Governor DeSantis said he “cannot confirm” reports of the flight during a separate briefing in Florida on Tuesday.

Delaware agencies and humanitarian aid groups are bracing for the flight’s arrival following news of the flight’s travel path, set to land roughly 20 miles from the Bidens’ home in Rehoboth Beach.

A spokesperson for Governor John Carney said the office was aware of a potential arrival and preparing a response from the Delaware Emergency Management Agency and Delaware Department of Health and Social Services in coordination with local groups.

“We’re gonna be as generous as we can be and do exactly what Jesus told us to do, which is love our neighbor as we love ourselves,” St Paul’s Episcopal Church Pastor Elizabeth Kaeton told Delaware’s The News Journal.

Last week, Governor DeSantis arranged unannounced flights for 48 mostly Venezuelan migrants from San Antonio to Martha’s Vineyard, a small island off the coast of Massachusetts, where aid groups and state agencies rushed to provide shelter, food and legal support.

Attorneys for a group of migrants have alleged that people working with Florida officials coerced migrants to board the flights with false promises of cash assistance, employment and housing, with mocked-up brochures made to look like official-looking documents advertising government assistance.

Bexar County Sheriff Javier Salazar, whose district includes San Antonio, also is investigating allegations that the passengers were fraudulently “lured” to board the flights.

Governor DeSantis’s state-funded plan joins Republican governors in several states who have bused thousands of migrants to Democratic-leading cities to protest “sanctuary” policies and what they have characterised as a crisis at the US-Mexico border created by the Biden administration.

Last week, following the flights to Martha’s Vineyard, US Senator Ted Cruz of Texas wrote “Rehoboth Beach, Delaware next” and tagged Texas Governor Greg Abbot and Mr DeSantis in his post on Twitter.

“The only thing I hear them getting upset about it is 50 who end up in Martha’s Vineyard,” Governor DeSantis said during an unrelated press conference on Tuesday. “Sanctuary jurisdictions should bear the brunt of the open borders.”

The governor claimed that the president “inherited a border that wasn’t like this,” but did not mention the anti-immigration agenda under Donald Trump that rejected entry for people seeking asylum while overseeing border law enforcement that operated with impunity, accelerating a crisis as millions collapse, violence and corruption in Mexico and Central and South America.

“He has created a crisis,” according to the governor.

Flight trackers show that a plane potentially carrying migrants was set to depart San Antonio this morning before continuing towards Delaware.

According to state records, the DeSantis administration has spent more than $1.5m on contracts with aviation firms for migrant flights, part of a $12m state-funded prorgramem to remove migrants from the state, which has faced intense political and legal scrutiny, with attorneys and advocates demanding federal probes and law enforcement actions.

Million of people have fled Venezeula following that country’s economic and political collapse, medicine and food shortages and threats of violence.

The number of Venezuelans seeking entry into the US has steadily climbed in recent years.

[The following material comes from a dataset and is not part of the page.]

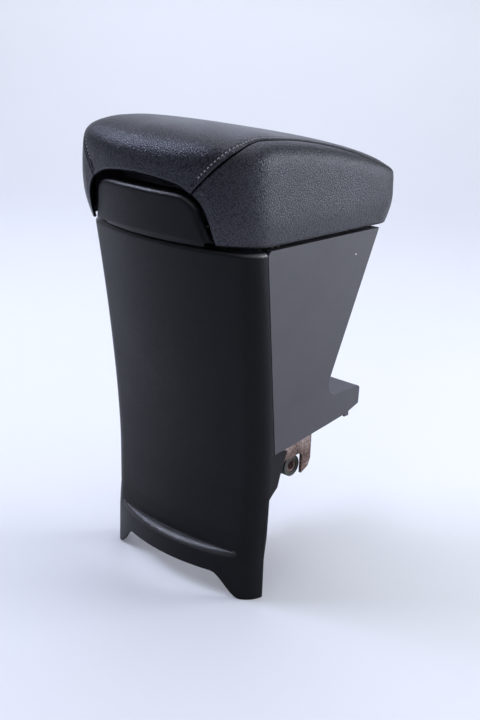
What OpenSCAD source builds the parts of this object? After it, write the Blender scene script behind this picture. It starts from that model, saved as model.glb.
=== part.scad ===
// Centre armrest for a car: a storage box between the front seats with a padded, hinged lid.
// X runs across the car, +Y points to the front of the car, Z is up, millimetres.
// The floor the legs stand on is z = 0, and the origin is midway along and across the lid.

/* [Body] */
// Width over the side walls at their top edge
body_w = 190; // [176:1:200]
// Width over the side walls at the floor
base_w = 174; // [164:1:186]
// Height of the body's top edge above the floor
body_h = 314; // [304:1:330]
// Wall of the moulded panels
wall = 3; // [2.4:0.1:3.6]
// Length of the lid, from its rearmost to its foremost point
lid_len = 238; // [230:1:248]
// Inner edge of the seam between rear cover and side wall
seam_gap = 0.8; // [0.4:0.1:1.2]

/* [Rear cover] */
// Radius of the cover's upright corners
corner_r = 20; // [14:1:26]
// How far the cover bows out behind the corners' start at the top
bow_top = 32; // [29:0.5:36]
// The same in the hollow just above the skirt
bow_hollow = 26; // [24:0.5:28]
// The same on the skirt
bow_skirt = 34; // [31:0.5:37]
// How far the cover sweeps forward from its top edge to its waist
sweep = 26; // [20:1:30]
// Height of the waist, where the sweep ends
waist_z = 100; // [90:1:115]
// How far the legs kick back below the waist
kick = 5.2; // [2:0.2:8]
// Height of the skirt's outer top edge
skirt_z = 37; // [33:0.5:40]
// Rise of the rounded ledge above the skirt
ledge_rise = 6; // [4:0.5:8]
// Height of the tunnel arch between the legs
arch_z = 21; // [17:0.5:24]
// Radius along the cover's top edge
top_round = 5; // [3:0.5:6]

/* [Side walls and shelf] */
// Place of the wall's top front corner behind the lid's front end
wall_front_in = 38; // [32:0.5:42]
// Height of the shelf's top at its front lip
shelf_z = 170; // [164:1:176]
// Depth of the shelf from the foot of the slanted wall to its lip
shelf_len = 52; // [46:1:56]
// Height of the shelf's front edge
shelf_edge = 15; // [12:0.5:18]
// Height of the side wall's lower rear corner
wall_low_z = 134; // [130:1:138]

/* [Lid] */
// Width of the lid at its fullest
lid_w = 196; // [192:1:202]
// Gap between the body's top edge and the lid
lid_gap = 4; // [3:0.2:5]
// Height of the side seam above the lid's lower edge at the rear
seam_rise = 81; // [76:1:86]
// Drop of the side seam from rear to front
seam_drop = 28.5; // [22:0.5:34]
// Height of the lid's top above its lower edge, a third of the way along
top_rise = 85.5; // [82:1:92]
// Thickness of the leather
leather_t = 2; // [1.6:0.1:2.4]
// Radius of the lid's rear corners, seen from above
lid_corner = 45; // [40:1:49]
// How far the lid's rear bows out behind its corners' start
lid_bow_rear = 53; // [51:0.5:57]
// How far its front bows out before its corners' start
lid_bow_front = 36; // [34:0.5:42]
// Wall of the lid's moulded base
base_t = 3; // [2.4:0.1:3.6]

/* [Hinge] */
// Height of the hinge axis above the body's top edge
axis_up = 14; // [12:0.5:16]
// Distance of the hinge axis from the lid's rearmost point
axis_in = 29; // [27:0.5:31]
// Radius of the round pocket in the lid that clears the hinge cover
pocket_r = 38; // [37:0.5:40]
// Diameter of the hinge pin
pin_d = 6; // [5:0.5:7]
// Running clearance of the pin in its bushes, on the radius
pin_fit = 0.05; // [0.03:0.01:0.1]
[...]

In July, US Customs and Border Protection officials reported encounters with Venezeulan migrants reached more than 17,00 – triple the number that was reported one month earlier.

“Failing” regimes in Venezuela as well as Cuba and Nicaragua “are driving a new wave of migration across the Western Hemisphere, including the recent increase in encounters at the southwest US border,” according to a statement from US Customs and Border Protection Commissioner Chris Magnus.

Mr Jean-Pierre said the administration has “put forth a solution on how to move foward [with immigration reform] but what Republicans want to do ... is [move] forward with political stunts.”

“When you think about what’s going on in Venezuela, when you think about what’s going on in Nicaragua, when you think about what’s going on in Cuba – they are fleeing political persecution only to be used as a political pawn by the Florida governor,” she said.